Thanks for filing this: I think the debug builds are vastly overestimating the cost of the StreamMap. CircularBuffer is an abstraction over Array, and so it provides extra layers of performance cost that are not optimised out in debug builds. In release builds, however, it vanishes.

I think the fact that stream IDs start at zero, and increment from there

Incidentally, this is why CircularBuffer is used: it allows the storage to be totally ordered, without needing to be frequently "compacted".

Cory Benfield · Answer 2 · Sat Aug 20 2022 00:05:43 GMT+0800 (China Standard Time)

One note: we could replace CircularBuffer with Deque from Swift collections.

Lee M · Answer 3 · Sat Aug 20 2022 00:08:11 GMT+0800 (China Standard Time)

Just reading the header comment in StreamMap (which I should have done before posting this issue, sorry) - it notes that a tradeoff was made resulting in slower lookups, but it assumes number of streams is low. ~~I think if you're totally blasting a server with many gigs/s in uploads over a fast connection, which is our use case, stream IDs per connection could actually wind up being quite substantial.~~ - I think I may have misunderstood how HTTP/2 streams work here.

It also dismisses dictionaries, due to the computational load of computing hashes. But couldn't we just make HTTP2StreamID Hashable - and simply provide the underlying Int32 as the hashValue

Lee M · Answer 4 · Sat Aug 20 2022 00:10:56 GMT+0800 (China Standard Time)

Thanks for filing this: I think the debug builds are vastly overestimating the cost of the StreamMap. CircularBuffer is an abstraction over Array, and so it provides extra layers of performance cost that are not optimised out in debug builds. In release builds, however, it vanishes.

I've noticed release builds being way faster too, so maybe all of this is a non-issue. I'll check when I have time 👍

Cory Benfield · Answer 5 · Sat Aug 20 2022 01:10:54 GMT+0800 (China Standard Time)

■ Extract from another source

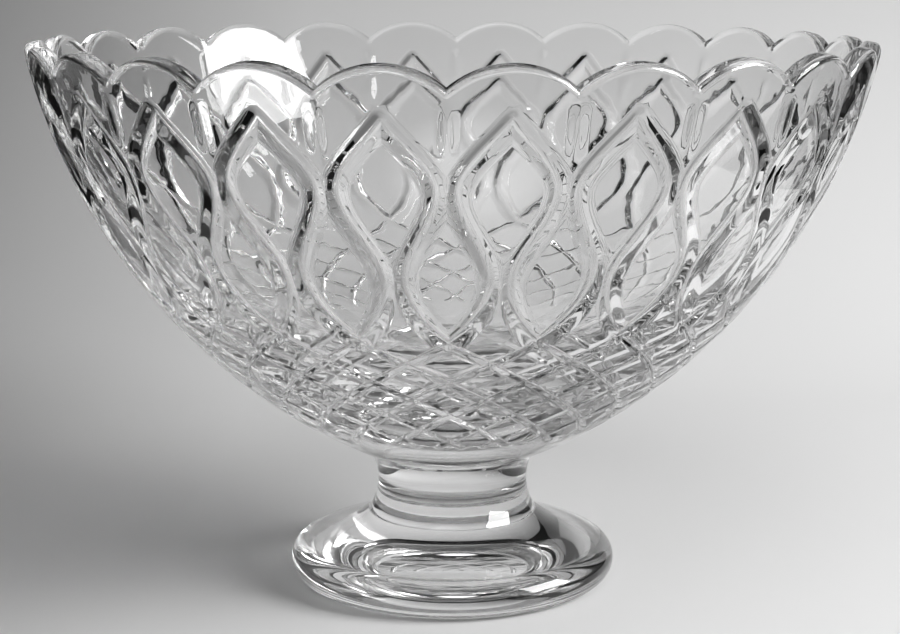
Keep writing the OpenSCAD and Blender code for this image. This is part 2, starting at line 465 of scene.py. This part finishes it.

It also dismisses dictionaries, due to the computational load of computing hashes. But couldn't we just make HTTP2StreamID Hashable - and simply provide the underlying Int32 as the hashValue

This totally works, but the tradeoff isn't straightforward. For small dictionaries (in this case, fewer than 100 elements), it's cheaper to do a linear array scan to find the element than it is to hash the key and do a jump. This is fairly non-intuitive but comes down to the way branch predictors and cache preloaders work: the memory subsystem can observe and optimise this access pattern, meaning that we're never waiting for memory, in a way that it cannot do with hashing. The data structure is therefore optimised for small size. For larger sizes, we do binary search instead, which is still extremely cheap.

Lee M · Answer 6 · Sat Aug 20 2022 01:21:09 GMT+0800 (China Standard Time)

Thanks for the technical explanation! I'm glad a lot of thought went into this.

Diving a bit deeper, I'm seeing a lot of the work is actually coming from debugOnly calls - so yeah seems like a false alarm. Notably, setting _backingCheck. Now I'm wondering why _UInt24 is used, but that's a rabbit hole I should probably avoid for today!

Johannes Weiss · Answer 7 · Sat Aug 20 2022 15:15:16 GMT+0800 (China Standard Time)

Thanks for the technical explanation! I'm glad a lot of thought went into this.

Diving a bit deeper, I'm seeing a lot of the work is actually coming from debugOnly calls - so yeah seems like a false alarm. Notably, setting _backingCheck. Now I'm wondering why _UInt24 is used, but that's a rabbit hole I should probably avoid for today!

The _backingCheck is just doing some (as you noticed) debug-build-only checking that may help to catch bugs early. It uses _UInt24 because we happened to have 24 spare bits in the data structure. So I thought why not (in debug builds) make use of those bits and store some extra information that we can then verify all the time. If I had used a normal UInt32 then the data structure would've grown (in debug & release builds) and if I had used UInt16 then we'd still have wasted 8 bits.

Concretely, those 24 bits store the length of the buffer such that we can detect if some code illegally stores and reuses buffer offsets across resizes. That's illegal because (like other many other data structures) the actual indexes get invalidates if you add/remove elements.